A quadratic function with equation:

f(x) = ax^2/2 + bx + c

Passes through the points

(0,2) and (2,-6)

And has a gradient of 1 at x=3.

Solve for the constants a, b and c.

I have c, which is 2, however i have no idea how to find the others.
I understand differentiation and know how to do it etc, i am just not sure about how to apply it to this question/ do the simultaneous equations required.

Just for reference, the answers are :

A = 5/2

B= -13/2

C= 2

2. Originally Posted by HelpMeWithMaths
A quadratic function with equation:

f(x) = ax^2/2 + bx + c

Passes through the points

(0,2) and (2,-6)

And has a gradient of 1 at x=3.

Solve for the constants a, b and c.

I have c, which is 2, however i have no idea how to find the others.
I understand differentiation and know how to do it etc, i am just not sure about how to apply it to this question/ do the simultaneous equations required.

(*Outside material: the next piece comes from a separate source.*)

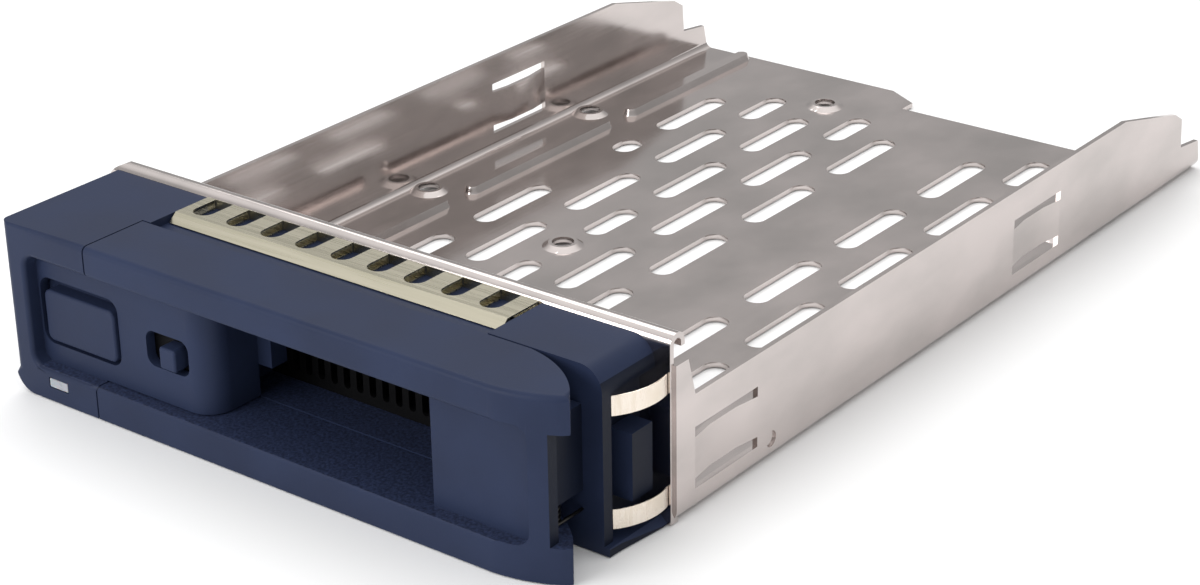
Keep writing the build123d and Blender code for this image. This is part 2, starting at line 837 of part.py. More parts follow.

Just for reference, the answers are :

A = 5/2

B= -13/2

C= 2
Hi HelpMeWithMaths,

you got "c" by substituting in x=0 and y=2, as y=f(x).

You need "a" and "b" so you need two clues.

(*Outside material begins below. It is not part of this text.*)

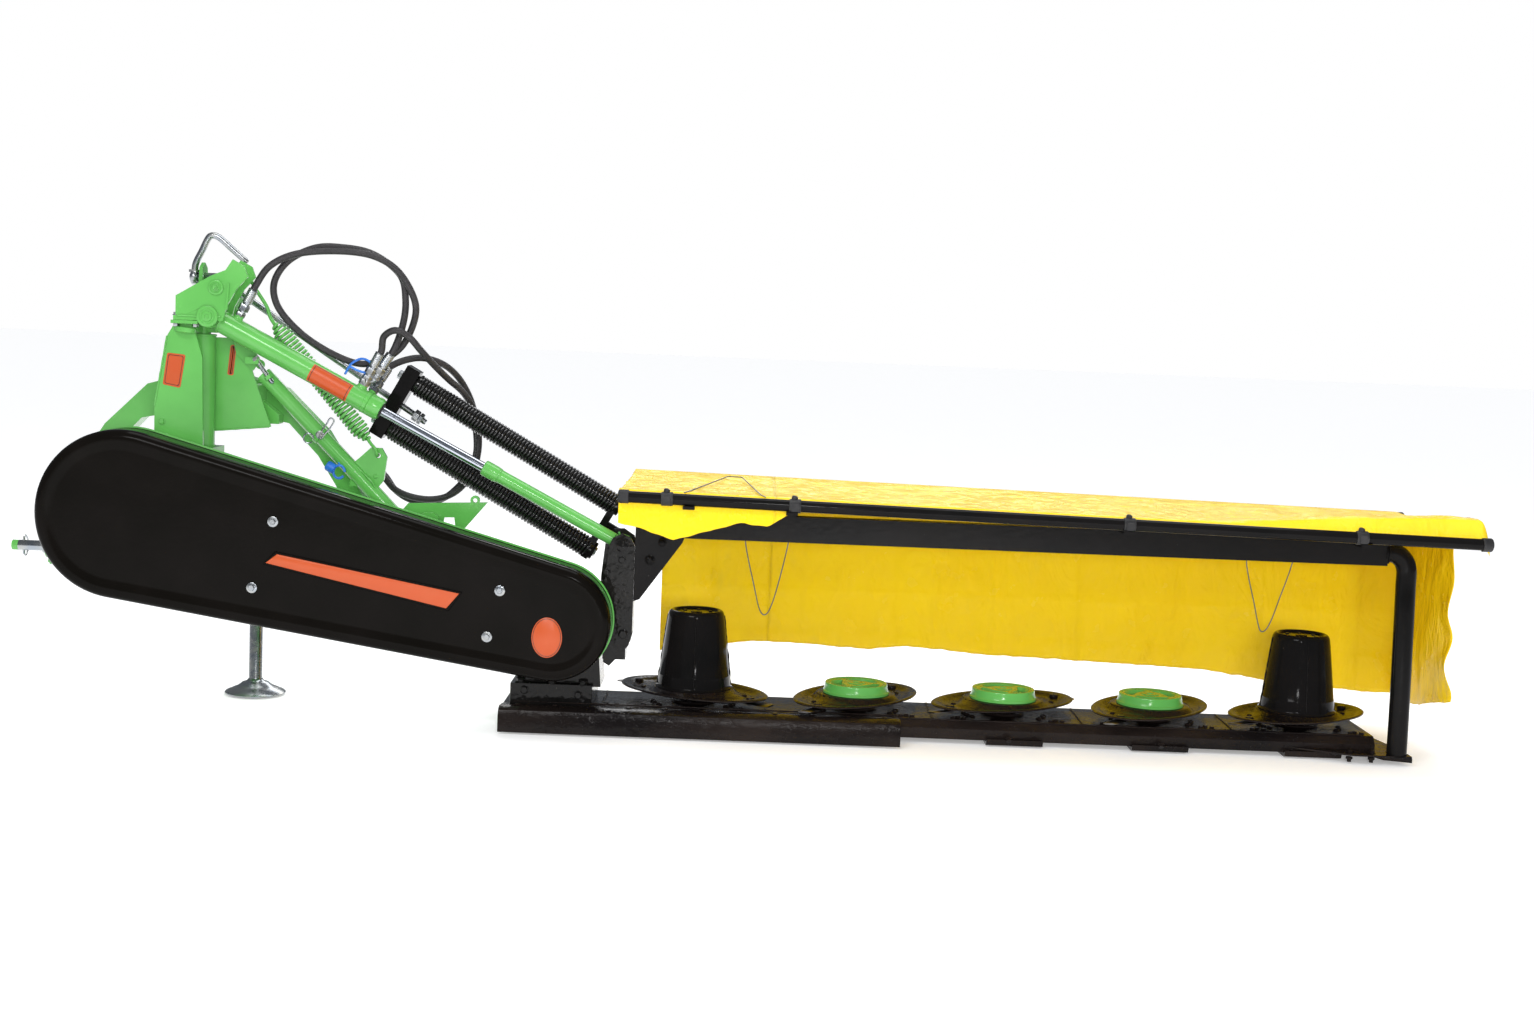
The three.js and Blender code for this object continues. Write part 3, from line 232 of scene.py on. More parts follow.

You've been given the clues.
If you now use that value of "c", you can use the second point given,
as it gives

$\frac{a(2)^2}{2}+b(2)+2=-6$

If you differentiate the function, you get the gradient,
hence that is your final clue.

You will have a pair of simultaneous equations to solve for "a" and "b".

3. Saying that the curve passes through the point (0, 2) means that when x= 0, y= 2. Putting x= 0, y= 2 into $y= ax^2/2+ bx+ c$ gives $2= a(0^2)/2+ b(0)+ c= c$. That tells you that c= 2 which you got.

Saying that the curve passes through the point (2, -6) means that when x= 2, y= -6. Putting x= 2, y= -5 into $y= =ax^2+ bx+ c$ gives $-6= a(2^2)/2+ b(2)+ c= 2a+ 2b+ c$. Since you already know that c= 2, $-6= 2a+ 2b+ 2$ which is the same as $2a+ 2b= -8$. You might want to divide through by 2: $a+ b= -4$.

You need another equation to be able to solve for both a and b and you are told that the gradient (derivative) at x= 1 is 3. Although this was posted in the "Precalculus" section, you are clearly expected to know that the derivative of $ax^2$ is 2ax, the derivative bx is b, and the derivative of c is 0. That is, you should know that the derivative (gradient) of $ax^2/2+ bx+ c$ is $2ax/2+ b= ax+ b$. Saying that the derivative is 1 when x= 3 tells you that $a(3)+ b= 3a+ b= 1$.

You now two equations, a+ b= -4 and 3a+ b= 1 to solve for a and b. Probably the simplest way to proceed is to subtract one of those equations from the other.

4. Thank you so much !